Kesepakatan yang bernilai miliaran dolar ini diinisiasi untuk mengatasi "kebangkitan kekuatan Cina" dalam industri otomotif. CEO Honda, Toshihiro Mibe, mengatakan bahwa rencana strategis harus disiapkan sebelum 2030, atau mereka berisiko tertinggal dari para pesaing. 

"Kebangkitan kekuatan Cina dan munculnya kekuatan baru telah mengubah struktur industri otomotif," ujar Mibe dalam konferensi pers sebagaimana dilansir BBC pada Senin (23/12/2024).

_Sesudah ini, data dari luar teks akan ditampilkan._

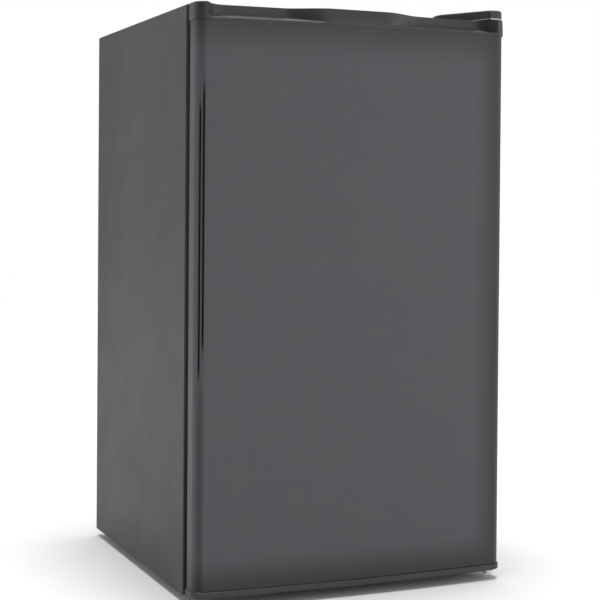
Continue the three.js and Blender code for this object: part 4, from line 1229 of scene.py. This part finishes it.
def filter_drier():
    _, high, centre = place_of("filter_drier")
    profile = [(0, 50), (1.3, 50), (1.5, 51), (1.5, 64), (2.6, 67), (6.6, 71), (8.4, 75), (9, 79), (9, 84)]
    profile += [(8.5, 85), (9, 86), (9, 128), (8.5, 129), (9, 130), (9, 134), (8.2, 139), (6, 143)]
    profile += [(3.4, 146), (3, 149)]
    profile = in_mm(profile) + [(3 * MM, high.z), (0, high.z)]
    piece = object_of("drier_cartridge", lathe(profile, 40, (centre.x, centre.y, 0)))
    return finished(piece, "cabinet", "copper", ["filter_drier"])


def cord_gland():
    """The empty inlet for the mains cord: a flanged bush with grip ribs."""
    low, high, centre = place_of("cord_gland")
    tab = box("compressor_crossbar")[1].y

    def ribbed(angle, reach):
        return reach - 0.4 * MM * (0.5 + 0.5 * math.cos(18 * angle)) if reach > 11 * MM else reach

    profile = [
        (4.2 * MM, low.y - tab), (10.8 * MM, low.y - tab), (12 * MM, low.y - tab + 1 * MM),
        *in_mm([(12, -2.3), (7.7, -2.3), (7.7, 0.3), (12, 0.3), (12, 2.4), (11, 3.8), (7, 4.4)]),
        (5.4 * MM, 5.7 * MM),
        (4.6 * MM, high.y - tab), (4.2 * MM, high.y - tab - 0.5 * MM),
    ]
    piece = object_of("cord_inlet_bush", lathe(profile, 108, (centre.x, tab, centre.z), "Y", ribbed))
    return finished(piece, "cabinet", "black_plastic", ["cord_gland"], sharp=32)


# ---------- inside ----------
def serpentine(a0, a1, b0, b1, runs, bend_steps=8):
    """A flat path of runs between a0 and a1, stepping from b0 to b1, with round bends."""
    pitch = (b1 - b0) / (runs - 1)
    radius = abs(pitch) / 2
    points = []
    for i in range(runs):
        b = b0 + pitch * i
        start, end = (a0 + radius, a1 - radius) if i % 2 == 0 else (a1 - radius, a0 + radius)
        points += [(start, b), (end, b)]
        if i < runs - 1:
            way = 1 if i % 2 == 0 else -1
            for k in range(1, bend_steps):
                turn = math.pi * k / bend_steps
                points.append((end + way * radius * math.sin(turn), b + pitch / 2 * (1 - math.cos(turn))))
    return points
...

Menjaga Pangsa Pasar Kendaraan Listrik
Merging Honda dan Nissan diharapkan dapat meningkatkan daya saing mereka di pasar kendaraan listrik (EV) yang terus berkembang. Saat ini, pasar tersebut didominasi oleh produsen Cina, seperti BYD, yang mampu menawarkan harga kompetitif berkat biaya produksi yang lebih rendah. 

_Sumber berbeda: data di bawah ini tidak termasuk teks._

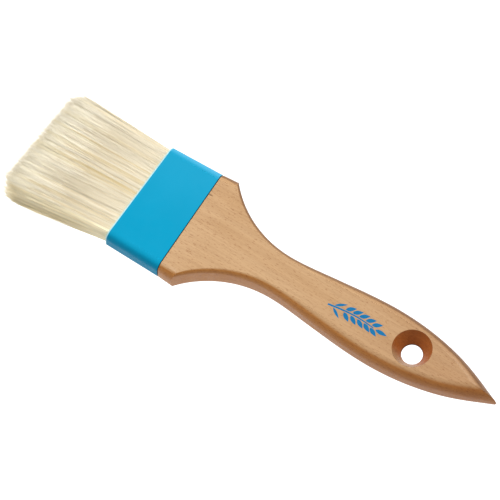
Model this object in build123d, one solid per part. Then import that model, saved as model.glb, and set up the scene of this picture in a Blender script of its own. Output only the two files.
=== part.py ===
from build123d import *
import math
import os

# Flat two-inch pastry brush lying on its wide face.
# X runs along the brush, bristles at -X and the pointed handle tip at +X.
# Y runs across its width and Z through its thickness.
# The origin is on the flat underside of the handle, on its centre line, halfway along the brush.

# ---- driving dimensions, millimetres and degrees ----
bristle_free_length = 48.4
ferrule_length = 24.9
handle_visible_length = 150.3
handle_thickness = 13.0
mid_z = handle_thickness / 2

overall_length = bristle_free_length + ferrule_length + handle_visible_length
tip_x = overall_length / 2
shoulder_x = tip_x - handle_visible_length
mouth_x = shoulder_x - ferrule_length
bristle_end_x = mouth_x - bristle_free_length

# ferrule: a moulded sleeve, narrower at the bristle end, its mouth a little out of square
ferrule_wood_width = 51.0
ferrule_mouth_width = 49.6
ferrule_thickness = 11.6
ferrule_corner = 3.7
ferrule_wall = 1.2
ferrule_lip = 0.4
mouth_skew = 1.9

# shoulder: the handle's wide end, drawn in a little where it meets the ferrule
shoulder_gap = 0.35
shoulder_length = 7.5
shoulder_root_width = 50.6
shoulder_root_thickness = 11.4
shoulder_root_corner = 3.4
shoulder_width = 51.8
shoulder_corner = 4.0
shoulder_bow = 0.45
shoulder_bow_corner = 3.8

# handle outline: distances from the shoulder plane, and half widths
cove_start = 2.0
cove_radius = 47.0
neck_from_shoulder = 43.6
neck_half_width = 8.9
grip_points = [(60.0, 10.3), (76.0, 12.15), (95.0, 13.2), (117.0, 11.0), (136.0, 5.55)]
tip_slope = -0.40
edge_radius = 4.5

# tang: the part of the handle hidden in the ferrule
tang_length = 9.5
tang_clearance = 0.05
tang_overlap = 1.0

# hanging hole, countersunk from both faces down to a short straight land
hole_from_shoulder = 108.8
hole_radius = 4.5
hole_rim_radius = 8.45
hole_land_length = 1.6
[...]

China kini telah menjadi produsen kendaraan listrik terbesar di dunia. Kenaikan tarif impor kendaraan listrik dari Cina ke Uni Eropa yang akan meningkat dari 10% menjadi 45% selama lima tahun ke depan menunjukkan tekanan global terhadap dominasi Cina di sektor ini. 

Pendapatan Gabungan Mencapai $191 Miliar
CEO Nissan, Makoto Uchida, mengungkapkan bahwa total pendapatan gabungan dari Honda dan Nissan mencapai lebih dari $191 miliar. Kedua perusahaan sebelumnya telah menjalin kemitraan strategis di sektor EV sejak Maret lalu, termasuk kerja sama di bidang baterai dan teknologi lainnya. 

"Pembicaraan ini dimulai karena kami percaya bahwa untuk bertahan menghadapi kekuatan baru, kemampuan kami harus ditingkatkan sebelum tahun 2030. Jika tidak, kami akan tertinggal," tambah Mibe. 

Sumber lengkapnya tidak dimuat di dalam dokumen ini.